The firm said Nigeria is moving in the right direction, albeit far too slowly. The increase in the standard rate of VAT takes effect from February, and the National Assembly has passed legislation that will boost the tax take from the oil industry.
“The mining of data for sharing between government departments and public agencies has started to pay off.
“More generally, coverage of the population will grow as financial inclusion rises.
“The ratio will also look better now that the borrowing rates on both FGN bonds and NTBs have fallen considerably in the last three months”, it stated.
“The wish list for improvement remains long, including: the removal of most tax exemptions; the strengthening of the judiciary to pursue tax defaulters.
“It also includes recover assets marked for confiscation; an increase in the remuneration of officials in the tax collection agencies: and education campaigns to encourage the payment of tax”, experts held.
FBNQuest said for the second argument for caution in new borrowing, the record for productive use of loan proceeds is poor.
It also acknowledged that the proceeds are often lost in funding recurrent spending.
“This, however, is not a reason not to borrow”, experts held.
The firm said estimates of the infrastructure deficit vary: we have seen figures of $100 billion or more, or $10 billion or more per year.
It estimated that the FGN’s capital spending amounted to about $5 billion equivalent in 2018.
“When we add contributions from the donor community, dedicated infrastructure funds and private equity, we are still well short of the annual requirement”.

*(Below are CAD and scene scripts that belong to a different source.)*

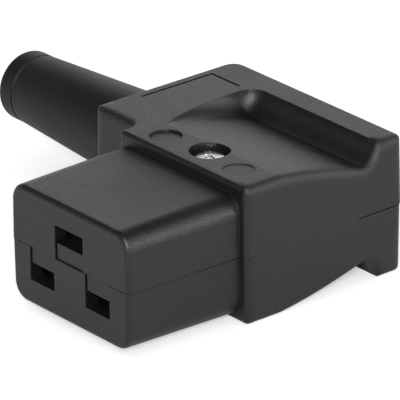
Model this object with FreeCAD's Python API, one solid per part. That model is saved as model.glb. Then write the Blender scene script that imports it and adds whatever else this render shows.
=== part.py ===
import FreeCAD, Part
import math
import os

# Angled rewireable C19 connector, millimetres.
# X runs across the mating nose, the cord leaves towards -X.
# Y runs from the mating face (Y = 0) into the housing, Z is up.
# The two halves of the housing part on the plane Z = 0.

V = FreeCAD.Vector
os.makedirs("parts", exist_ok=True)

# ---- Driving dimensions ---------------------------------------------------------------------

# Mating nose
nose_length = 20.5
nose_half_width = 13.8
nose_top = 9.1
nose_bottom = 9.5
nose_draft = 1.1
nose_edge_radius = 2.8
face_edge_radius = 0.8
parting_step = 0.1

# Slots in the mating face: left and right below the parting plane, earth above it
slot_pitch = 13.0
slot_row = 4.0
line_slot_width = 5.7
earth_slot_width = 6.6
slot_height = 2.8
face_wall = 2.2
tongue_gap_left = 0.35
tongue_gap_right = 0.12
tongue_inset = 0.15

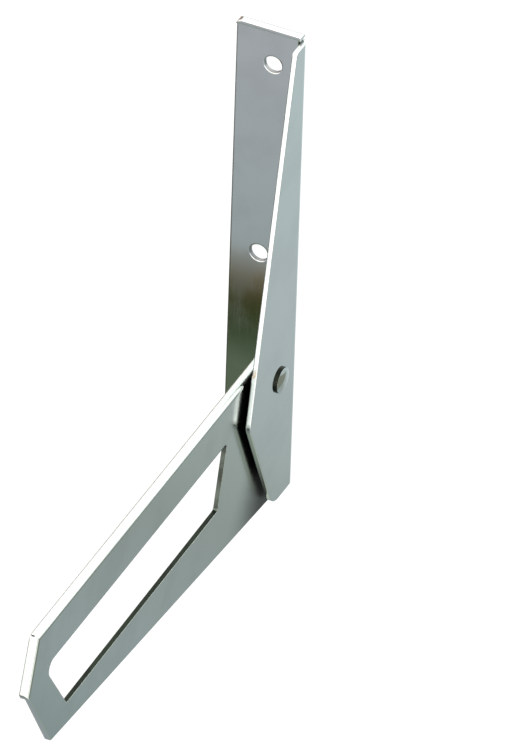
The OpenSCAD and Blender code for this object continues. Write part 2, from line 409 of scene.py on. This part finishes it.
def card(name, centre, size, normal, colour, strength=1.0):
    """A coloured card that only the polished metal sees."""
    plane = stage_plane(name, centre, size, normal, glow(name, colour, strength))
    plane.visible_camera = False
    plane.visible_diffuse = False
    plane.visible_shadow = False
    plane.visible_transmission = False
    return plane


# y on the floor, and the colour that polished metal sees there
FLOOR_TONES = (
    (-0.700, (0.700, 0.715, 0.765)),
    (-0.535, (0.580, 0.650, 0.680)),
    (-0.515, (0.330, 0.270, 0.180)),
    (-0.495, (0.075, 0.070, 0.020)),
    (-0.469, (0.060, 0.095, 0.040)),
    (-0.448, (0.175, 0.230, 0.150)),
    (-0.330, (0.180, 0.240, 0.150)),
    (-0.300, (0.500, 0.560, 0.620)),
    (-0.150, (0.520, 0.570, 0.620)),
    (-0.100, (0.720, 0.800, 0.700)),
    (0.020, (0.720, 0.800, 0.700)),
    (0.100, (0.400, 0.500, 0.500)),
    (0.200, (0.540, 0.630, 0.650)),
    (0.320, (0.500, 0.570, 0.560)),
    (0.370, (0.580, 0.660, 0.650)),
    (0.450, (0.670, 0.750, 0.770)),
    (0.650, (0.750, 0.860, 0.880)),
)


def floor_material():
    """Pale floor that the camera sees as white, with the part's soft shadow on it."""
    material = new_material("floor")
    tree = material.node_tree
    ray = add(tree, "ShaderNodeLightPath")
    surface = add(tree, "ShaderNodeBsdfDiffuse", Color=(0.9, 0.9, 0.9, 1))
    white = add(tree, "ShaderNodeEmission", Color=(1, 1, 1, 1), Strength=0.35)
    both = add(tree, "ShaderNodeAddShader")
    tree.links.new(surface.outputs[0], both.inputs[0])
    tree.links.new(white.outputs[0], both.inputs[1])
    place = add(tree, "ShaderNodeNewGeometry").outputs["Position"]
    y = add(tree, "ShaderNodeSeparateXYZ", Vector=place).outputs["Y"]
    low, high = FLOOR_TONES[0][0], FLOOR_TONES[-1][0]
    tones = add(tree, "ShaderNodeValToRGB",
                Fac=maths(tree, "DIVIDE", maths(tree, "SUBTRACT", y, low), high - low, True))
    stops = tones.color_ramp.elements
    for i, (stop, colour) in enumerate(FLOOR_TONES):
        share = (stop - low) / (high - low)
        element = stops[i] if i < 2 else stops.new(share)
        element.position = share
        element.color = (*colour, 1)
    seen = add(tree, "ShaderNodeEmission", Color=tones.outputs["Color"], Strength=1.0)
    mix = add(tree, "ShaderNodeMixShader", Fac=ray.outputs["Is Glossy Ray"])
    tree.links.new(both.outputs[0], mix.inputs[1])
    tree.links.new(seen.outputs[0], mix.inputs[2])
    add(tree, "ShaderNodeOutputMaterial", Surface=mix.outputs[0])
    return material


SKY = 2.6                  # brightness that polished metal sees overhead
CARD_LIFT = 0.002          # floor cards lie this far above the floor
TAN = (0.62, 0.46, 0.37)
LEFT_MAT_TURN = 44         # degrees, so that the strip runs away behind the part to its left


def make_stage():
    floor_z = cad_box[0].z - FLOOR_DROP
    stage_plane("floor", (0, 0, floor_z), (12, 12), (0, 0, 1), floor_material())
    z = floor_z + CARD_LIFT
    card("right_mat", (1.7, 0.30, z), (2.64, 0.9), (0, 0, 1), (0.36, 0.39, 0.31))
    card("right_glow", (1.1, -0.65, z), (1.7, 0.9), (0, 0, 1), (1, 0.99, 0.95), 2)
    card("left_dark", (-0.8, -0.08, z), (0.9, 0.6), (0, 0, 1), (0.06, 0.05, 0.03))
    left = card("left_mat", (-1.26, 1.34, z), (0.45, 2.9), (0, 0, 1), TAN)
    left.rotation_quaternion = Quaternion((0, 0, 1), math.radians(LEFT_MAT_TURN))
    card("rear_left_card", (-1.9, 2.2, 0.4), (0.8, 1.5), (0, -1, 0), TAN)
    card("rear_card", (-0.8, 2.2, -0.05), (1.1, 0.5), (0, -1, 0), (0.10, 0.11, 0.13))
    card("low_left_panel", (-0.6, -1.2, -0.05), (1.3, 0.74), (0, 1, 0), (1, 0.99, 0.95), SKY)
    card("low_right_panel", (0.7, -1.2, -0.05), (1.3, 0.74), (0, 1, 0), (1, 1, 1), 3.6)
    card("warm_panel", (-0.7, -2.0, 0.55), (3, 0.96), (0, 1, 0), (1, 0.68, 0.48), 3)
    card("front_panel", (-0.66, -1.46, 1.3), (1.4, 1.2), (0.4, 0.8, -0.6), (1, 1, 1), 2 * SKY)


def make_world():
    """White all round; polished metal sees it brighter overhead and to the right rear."""
    world = bpy.data.worlds.new("studio")
    bpy.context.scene.world = world
    world.use_nodes = True
    tree = world.node_tree
    tree.nodes.clear()
    ray = add(tree, "ShaderNodeLightPath")
    toward = add(tree, "ShaderNodeTexCoord").outputs["Generated"]
    toward = add(tree, "ShaderNodeSeparateXYZ", Vector=toward).outputs
    overhead = ramp(tree, toward["Z"], 0.12, 0.2)
    rear = maths(tree, "MULTIPLY", ramp(tree, toward["X"], 0.35, 0.45),
                 ramp(tree, toward["Y"], 0.35, 0.45))
    bright = maths(tree, "MULTIPLY", ray.outputs["Is Glossy Ray"],
                   maths(tree, "MAXIMUM", overhead, rear))
    plain = maths(tree, "MAXIMUM", ray.outputs["Is Camera Ray"], ray.outputs["Is Glossy Ray"])
    strength = maths(tree, "ADD", ramp(tree, plain, 0, 1, 0.75, 1.0),
                     maths(tree, "MULTIPLY", bright, SKY - 1))
    background = add(tree, "ShaderNodeBackground", Color=(1, 1, 1, 1), Strength=strength)
    add(tree, "ShaderNodeOutputWorld", Surface=background.outputs[0])


def make_lamp(name, place, aim, size, power):
    data = bpy.data.lights.new(name, "AREA")
    data.shape = "SQUARE"
    data.size = size
    data.energy = power
    lamp = bpy.data.objects.new(name, data)
    bpy.context.scene.collection.objects.link(lamp)
    lamp.location = place
    lamp.rotation_mode = "QUATERNION"
    lamp.rotation_quaternion = (Vector(aim) - Vector(place)).to_track_quat("-Z", "Y")


make_camera()
make_world()
make_stage()
make_lamp("key", (0.9, -0.9, 1.4), (0, -0.1, 0), 0.9, 6)
dress_plate()
dress_arm()
dress_pivot()

bpy.context.scene.view_settings.view_transform = "Standard"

“FGN could tap the Eurobond market quickly and offer a decent case to investors, based upon its external balance sheet.
“This would fund overdue capital spending and put a better gloss on official reserves. Investors have shown a little fatigue with issuers which have tapped the market regularly such as Kenya.
“Nigeria has not issued since November 2018, and there seems little doubt that an issue would be well received on competitive terms”, FBNQuest Capital noted.